Essa homenagem involuntária da Justiça a Stanislaw Ponte Preta, cronista que narrava, no começo da ditadura, o Febeapá — Festival de Besteira que Assola o País —, teve senso de oportunidade: veio às vésperas dos 50 anos do AI-5, ato mais violento da história constitucional brasileira, que fechou o Congresso, cassou mandatos, suspendeu direitos políticos e, sem se esquecer dos juízes, eliminou suas garantias e aposentou três ministros insubmissos do STF.

Para terminar o ano com leveza, vale uma dose de “quinoterapia”. Num de seus quadrinhos, Quino retrata soldado com fuzil se dirigindo a professor: “Uma curiosidade, professor: quantas ideias seu intelecto dispara por segundo?”. Na almejada pátria sem minorias, feita de escolas sem diversidade, o fuzil não serve só como metáfora.
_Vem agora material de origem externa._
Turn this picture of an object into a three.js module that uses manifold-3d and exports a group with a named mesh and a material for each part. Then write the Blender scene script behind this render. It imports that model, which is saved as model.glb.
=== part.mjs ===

Democratizar o fuzil é política pública para governo que entende porte de arma como sinônimo de segurança, promete mandar ativistas para a “ponta da praia” e planeja vigiar e punir indivíduos fora da régua ou professores desafinados. Quino nos admira: “Se é verdade que errar é humano, ninguém poderá nos negar o mérito de haver alcançado um nível de humanidade realmente assombroso”.